Chicago's Traffic Cameras Looking in Your Wallet - Supposedly for an Insurance Card

On March 16, 2009 Ald. Ed Burke proposed using the city’s photo-enforcement cameras to check vehicles for up to date auto insurance when a red light ticket is being issued by that camera. I guess you might as well send a second ticket for another $100.00 fine if you can slip it in with the first, right, Mr. Burke? After all there is a budget deficit.

But the legal waters are becoming a bit murky here.  Let’s start with the Red Light ticket which is issued to the owner of the vehicle, no matter who is driving the car. As reported by theexpiredmeter.com in defense of at least the second Class Action lawsuit filed regarding the camera violations the City’s argument has been that the owner is responsible for these tickets, the same way that they are responsible for parking tickets. It doesn’t matter who drives the car. They pretend to soften the blow of these costly tickets by claiming that their purpose is “public safety”, not revenue and by not reporting the tickets on the owners driving record. Well, of course, they are not going to report it; they have no idea who was driving! So, whose driving record would they report it to?

In a normal scenario, if I drive my friend’s car and I go through a red light, get pulled over by the police and find out the car is uninsured I would be issued two tickets. In Court, I, the driver, not the owner, would pay a fine for the moving violation and if my friend did not have insurance, but I did have insurance on another car I could show it to the prosecutor and that ticket would be dismissed  because I was insured. 

I know this because as a young prosecutor for the Corporation Counsel of the City of Chicago in Traffic Court and the for the Cook County State’s Attorney’s Office I saw this scenario literally thousands of times. I use it as a proper defense to insurance violations for my clients today.
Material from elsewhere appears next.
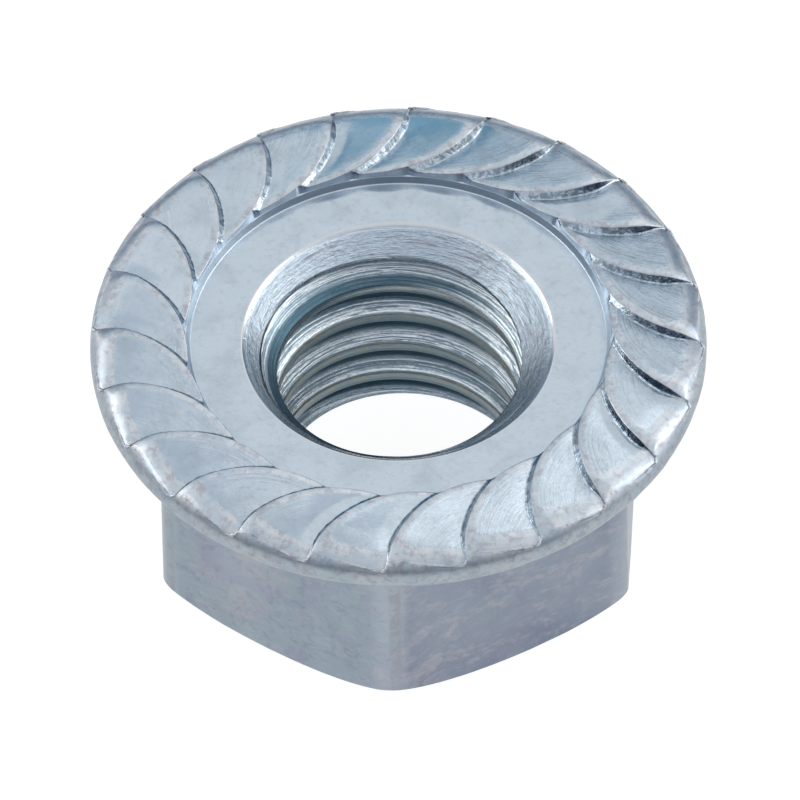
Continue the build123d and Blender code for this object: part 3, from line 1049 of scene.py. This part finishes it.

As these street cameras are unable to differentiate one driver from another, how will the city be able to determine that a vehicle is uninsured? Presumably they will claim that the plates on the car have no registered insurance policy associated with that vehicle. However, my policy covers any car that I drive, so whatever car I’m driving is in fact covered by my policy, even if it has no policy of its own. So, where’s the offense? Well, the real offense will occur a few weeks later when the owner receives two tickets in the mail.

If things continue to go along with these tickets at 400 W. Superior, Chicago in the manner in which they have been it will be a travesty. No tape or photos of the incident, no party from the City is required to appear to testify that the cameras were in proper working order on the date, time and location and the Administrative Law Judges, which are lawyers who work part time paid by the City, rubber-stamp hearings in favor of the government.

When a person’s only accuser is a camera there is something mighty rotten in the Windy City.